Progress has brought its own concerns. “So much money has been squandered in this country with initiatives that don’t last or money ending up in someone’s pocket,” says Flaminia Gennari Santori, the new director of the Galleria Nazionale d’Arte Antica from her office at the top of the baroque Palazzo Barberini in Rome. “Understandably, it has created cynicism.” The media assumes all changes are the result of corruption. “The press has had such animosity toward us. They say we’re not qualified for our jobs,” says Gennari Santori, who is Italian but worked as a research fellow at the Metropolitan Museum of Art in New York and as chief curator at the Vizcaya Museum in Florida. “I don’t look at the press anymore.”

The media, fearful of more commercialization, has put forth the spectre of Italy’s cultural heritage being trotted out in unseemly, blockbuster-style shows. But Gennari Santori, for one, is talking about creating an exhibition that links the architecture of the Palazzo Barberini and its sister gallery the Palazzo Corsini to Rome’s history. “Queen Christina of Sweden lived here after she converted to Catholicism in the 17th century. Montaigne wrote about this place. Henry James lived here at one time. It’s a story about Rome in the world.”

She also wants to put in a café, a simple thing that was impossible to create under the old system. Once the museum is generating more money, she hopes to open parts of the building that have been closed for decades. “There is a beautiful apartment here, part of the Barberini family residence, but it can only be opened by private appointment. We don’t have the staff yet. It takes money,” she says.

As for Bradburne, he wants people to come to the Pinacoteca di Brera not only to discover the collection, which includes works by Piero della Francesca and Caravaggio, but to be engaged by the art. “My goal is to give the Pinacoteca di Brera back to the city of Milan. It will be the heart of Milan,” says Bradburne.

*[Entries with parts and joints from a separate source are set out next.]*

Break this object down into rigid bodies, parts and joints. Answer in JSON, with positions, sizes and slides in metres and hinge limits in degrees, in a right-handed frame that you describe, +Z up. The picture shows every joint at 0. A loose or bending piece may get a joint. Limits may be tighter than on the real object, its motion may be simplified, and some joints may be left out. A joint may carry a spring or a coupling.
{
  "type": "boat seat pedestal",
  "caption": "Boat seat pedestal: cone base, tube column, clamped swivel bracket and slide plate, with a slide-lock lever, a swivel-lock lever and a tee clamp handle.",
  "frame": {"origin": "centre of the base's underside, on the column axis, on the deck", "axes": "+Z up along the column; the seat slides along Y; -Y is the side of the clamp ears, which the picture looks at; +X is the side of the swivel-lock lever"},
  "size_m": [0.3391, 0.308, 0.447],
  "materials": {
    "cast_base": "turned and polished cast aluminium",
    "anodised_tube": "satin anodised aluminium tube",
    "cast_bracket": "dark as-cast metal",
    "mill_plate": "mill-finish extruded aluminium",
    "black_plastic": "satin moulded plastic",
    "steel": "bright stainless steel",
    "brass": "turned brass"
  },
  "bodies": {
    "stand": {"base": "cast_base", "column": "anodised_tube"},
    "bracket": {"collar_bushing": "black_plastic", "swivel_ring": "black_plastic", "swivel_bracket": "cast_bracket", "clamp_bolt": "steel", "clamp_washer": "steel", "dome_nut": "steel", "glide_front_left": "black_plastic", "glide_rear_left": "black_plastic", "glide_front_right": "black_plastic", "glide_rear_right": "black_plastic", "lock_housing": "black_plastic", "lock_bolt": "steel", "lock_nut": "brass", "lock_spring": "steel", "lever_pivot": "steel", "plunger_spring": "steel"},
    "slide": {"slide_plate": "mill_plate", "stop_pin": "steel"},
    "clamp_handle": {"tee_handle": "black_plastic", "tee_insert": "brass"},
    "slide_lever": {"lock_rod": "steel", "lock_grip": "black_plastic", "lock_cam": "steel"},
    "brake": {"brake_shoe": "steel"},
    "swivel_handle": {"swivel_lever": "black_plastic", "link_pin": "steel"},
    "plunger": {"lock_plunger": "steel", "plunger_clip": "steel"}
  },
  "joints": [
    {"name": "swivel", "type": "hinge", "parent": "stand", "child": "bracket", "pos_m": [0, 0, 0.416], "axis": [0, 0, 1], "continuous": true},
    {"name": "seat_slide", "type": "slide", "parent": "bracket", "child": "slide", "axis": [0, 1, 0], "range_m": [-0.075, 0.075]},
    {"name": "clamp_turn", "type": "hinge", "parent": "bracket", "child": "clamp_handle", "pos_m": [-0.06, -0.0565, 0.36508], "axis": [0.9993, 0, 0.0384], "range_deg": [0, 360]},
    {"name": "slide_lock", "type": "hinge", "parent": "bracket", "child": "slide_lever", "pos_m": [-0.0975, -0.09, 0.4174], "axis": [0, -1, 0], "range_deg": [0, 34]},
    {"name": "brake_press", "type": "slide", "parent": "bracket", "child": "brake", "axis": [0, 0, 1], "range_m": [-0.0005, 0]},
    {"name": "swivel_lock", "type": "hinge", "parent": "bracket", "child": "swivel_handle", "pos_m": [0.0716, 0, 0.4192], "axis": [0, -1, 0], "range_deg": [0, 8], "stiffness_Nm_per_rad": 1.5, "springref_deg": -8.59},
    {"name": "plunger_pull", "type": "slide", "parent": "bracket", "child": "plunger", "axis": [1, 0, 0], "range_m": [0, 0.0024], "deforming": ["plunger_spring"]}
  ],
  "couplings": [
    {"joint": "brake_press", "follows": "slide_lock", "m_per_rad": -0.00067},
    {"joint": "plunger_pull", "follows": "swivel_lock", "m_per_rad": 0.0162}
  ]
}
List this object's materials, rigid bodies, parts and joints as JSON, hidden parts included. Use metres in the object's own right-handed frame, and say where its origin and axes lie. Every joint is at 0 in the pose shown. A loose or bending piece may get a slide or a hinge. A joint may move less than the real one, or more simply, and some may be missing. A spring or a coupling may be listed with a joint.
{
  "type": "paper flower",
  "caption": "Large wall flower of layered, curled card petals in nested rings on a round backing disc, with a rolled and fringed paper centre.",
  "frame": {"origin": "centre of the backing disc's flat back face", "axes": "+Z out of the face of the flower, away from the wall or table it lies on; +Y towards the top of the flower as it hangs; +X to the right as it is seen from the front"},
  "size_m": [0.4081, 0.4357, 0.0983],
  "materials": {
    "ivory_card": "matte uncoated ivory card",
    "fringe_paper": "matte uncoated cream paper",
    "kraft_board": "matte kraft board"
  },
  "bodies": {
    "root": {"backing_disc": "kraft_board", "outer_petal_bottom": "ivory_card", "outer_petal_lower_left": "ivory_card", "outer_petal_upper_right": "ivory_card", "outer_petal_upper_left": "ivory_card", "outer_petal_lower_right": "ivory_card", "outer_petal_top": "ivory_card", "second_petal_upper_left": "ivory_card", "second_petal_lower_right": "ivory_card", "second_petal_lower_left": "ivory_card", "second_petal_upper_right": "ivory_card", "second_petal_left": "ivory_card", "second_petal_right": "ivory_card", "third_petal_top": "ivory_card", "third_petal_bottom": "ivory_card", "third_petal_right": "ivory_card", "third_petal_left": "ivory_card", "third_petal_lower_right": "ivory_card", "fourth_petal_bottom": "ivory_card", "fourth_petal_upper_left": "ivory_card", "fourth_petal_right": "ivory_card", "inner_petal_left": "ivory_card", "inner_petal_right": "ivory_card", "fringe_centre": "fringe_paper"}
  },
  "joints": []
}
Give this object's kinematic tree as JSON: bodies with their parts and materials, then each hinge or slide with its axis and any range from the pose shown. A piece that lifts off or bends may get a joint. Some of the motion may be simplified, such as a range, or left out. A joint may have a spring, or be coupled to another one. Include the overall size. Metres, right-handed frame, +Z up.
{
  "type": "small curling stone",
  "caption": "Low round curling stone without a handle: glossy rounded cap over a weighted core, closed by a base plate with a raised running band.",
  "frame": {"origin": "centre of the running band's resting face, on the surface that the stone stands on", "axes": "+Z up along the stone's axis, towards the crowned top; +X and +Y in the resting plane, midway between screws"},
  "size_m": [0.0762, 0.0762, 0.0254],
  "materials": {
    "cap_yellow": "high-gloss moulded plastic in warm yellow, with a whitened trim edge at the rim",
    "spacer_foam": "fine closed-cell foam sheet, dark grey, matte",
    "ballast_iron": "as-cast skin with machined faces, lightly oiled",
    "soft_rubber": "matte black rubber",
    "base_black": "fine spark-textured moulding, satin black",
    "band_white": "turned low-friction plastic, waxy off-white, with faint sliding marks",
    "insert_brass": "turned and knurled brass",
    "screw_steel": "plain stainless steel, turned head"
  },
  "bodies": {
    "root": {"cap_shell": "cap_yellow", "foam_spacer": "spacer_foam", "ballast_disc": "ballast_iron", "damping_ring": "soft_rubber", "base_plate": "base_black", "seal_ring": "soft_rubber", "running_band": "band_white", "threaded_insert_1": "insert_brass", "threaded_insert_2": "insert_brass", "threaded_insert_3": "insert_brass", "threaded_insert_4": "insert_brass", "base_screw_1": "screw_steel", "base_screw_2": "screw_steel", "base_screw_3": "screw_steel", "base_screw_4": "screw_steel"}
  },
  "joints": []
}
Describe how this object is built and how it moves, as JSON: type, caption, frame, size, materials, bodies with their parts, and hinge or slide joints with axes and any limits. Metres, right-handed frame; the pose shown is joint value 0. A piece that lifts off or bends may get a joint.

It’s too early, he says, to talk about the details of his plans. At this point, he has been hosting lunch meetings with the staff to hear their ideas. On his first week at the job, he took 120 security guards to lunch. “No one meets a curator when they visit a museum; they meet the guards. So the guards know what works. They’re anthropologists, and they love the museum,” he says. Then he invited the curators, administrators, photographers and others. “It’s my job to listen. And it’s the museum’s job to create a valuable experience for those who go there,” he says. “It’s no longer just the works on the wall. We are taking care of the experience of the visitor in order that they carry this culture forward into the future. We are recontaminating the future with the past.”